### [Problem details]
Check each line of the entries below for the string "type" and state how many lines have it, with no other text.

### [Provided information]
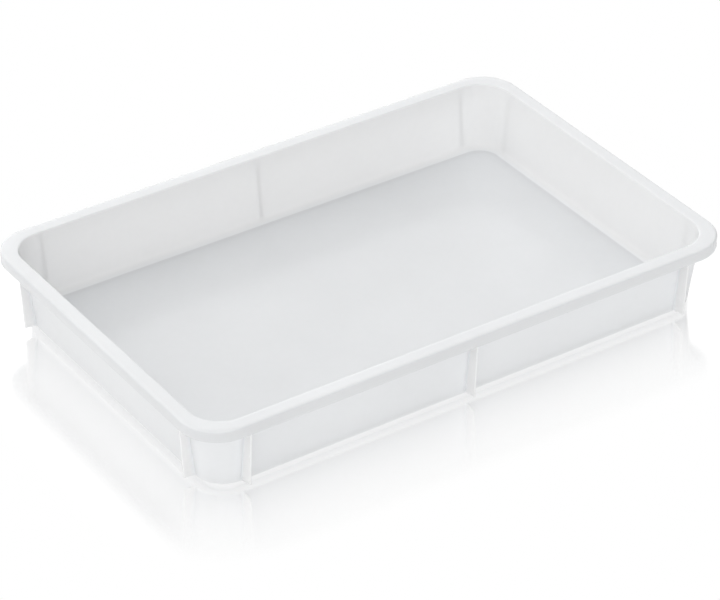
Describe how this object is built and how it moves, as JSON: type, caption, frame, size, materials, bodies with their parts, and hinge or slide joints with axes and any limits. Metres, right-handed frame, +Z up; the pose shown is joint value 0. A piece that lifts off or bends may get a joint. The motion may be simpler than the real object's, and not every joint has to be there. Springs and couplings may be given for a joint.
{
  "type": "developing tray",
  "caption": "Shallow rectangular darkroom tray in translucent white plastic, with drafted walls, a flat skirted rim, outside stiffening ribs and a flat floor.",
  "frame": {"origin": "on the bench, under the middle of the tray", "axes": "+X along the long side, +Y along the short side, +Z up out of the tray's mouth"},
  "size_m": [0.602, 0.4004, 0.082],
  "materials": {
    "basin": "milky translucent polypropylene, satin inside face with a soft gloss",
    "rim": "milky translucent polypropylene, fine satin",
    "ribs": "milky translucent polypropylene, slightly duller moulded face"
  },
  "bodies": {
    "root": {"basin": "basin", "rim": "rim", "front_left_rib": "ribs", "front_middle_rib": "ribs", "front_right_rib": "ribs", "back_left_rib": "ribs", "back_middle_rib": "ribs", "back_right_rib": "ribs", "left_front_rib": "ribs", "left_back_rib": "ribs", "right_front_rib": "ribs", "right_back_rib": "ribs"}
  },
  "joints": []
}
==
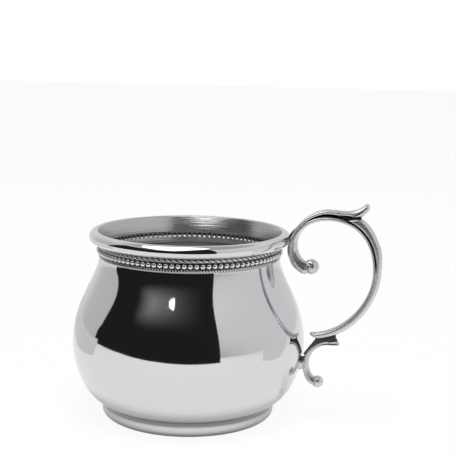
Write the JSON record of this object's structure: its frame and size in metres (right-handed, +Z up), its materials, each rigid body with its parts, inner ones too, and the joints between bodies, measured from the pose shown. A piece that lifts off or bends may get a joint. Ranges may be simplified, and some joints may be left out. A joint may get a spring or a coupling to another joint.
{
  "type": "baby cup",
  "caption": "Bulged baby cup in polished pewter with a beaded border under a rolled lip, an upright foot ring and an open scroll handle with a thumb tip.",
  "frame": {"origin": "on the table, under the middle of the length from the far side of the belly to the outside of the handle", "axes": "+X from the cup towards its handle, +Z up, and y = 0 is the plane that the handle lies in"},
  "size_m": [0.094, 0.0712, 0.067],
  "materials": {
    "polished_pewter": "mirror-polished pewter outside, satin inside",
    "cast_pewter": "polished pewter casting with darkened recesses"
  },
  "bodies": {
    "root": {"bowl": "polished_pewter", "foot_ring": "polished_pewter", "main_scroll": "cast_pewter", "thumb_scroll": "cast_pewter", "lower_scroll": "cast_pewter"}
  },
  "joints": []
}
==
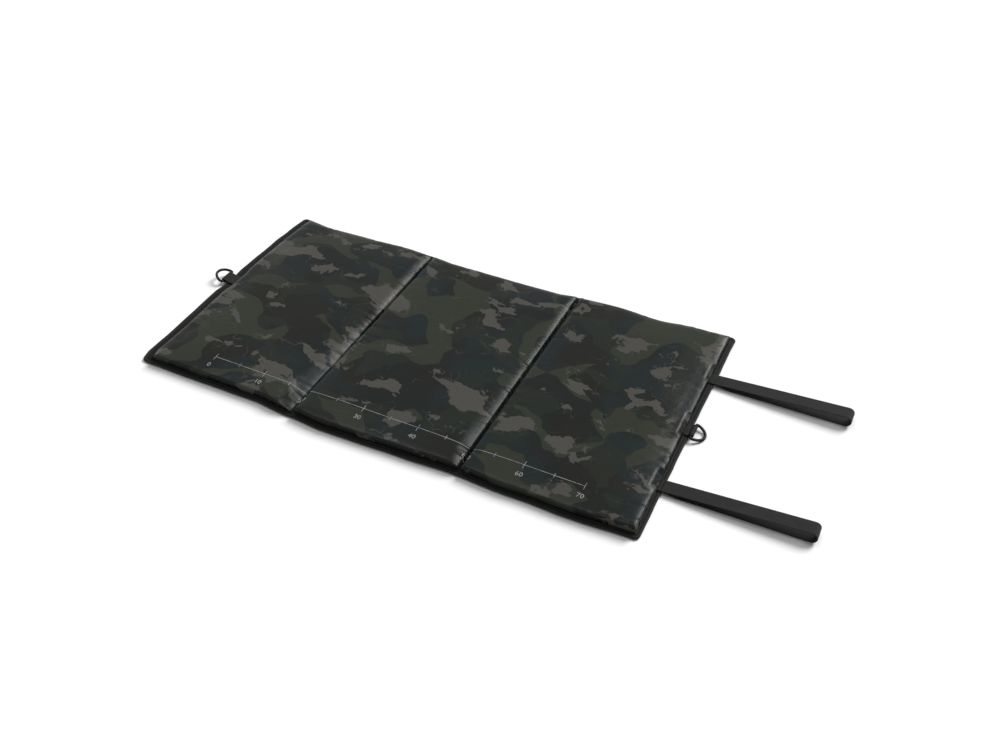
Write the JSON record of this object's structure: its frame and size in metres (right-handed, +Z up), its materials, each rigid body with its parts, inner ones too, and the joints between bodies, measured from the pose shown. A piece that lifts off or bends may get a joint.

### [Correct result]
3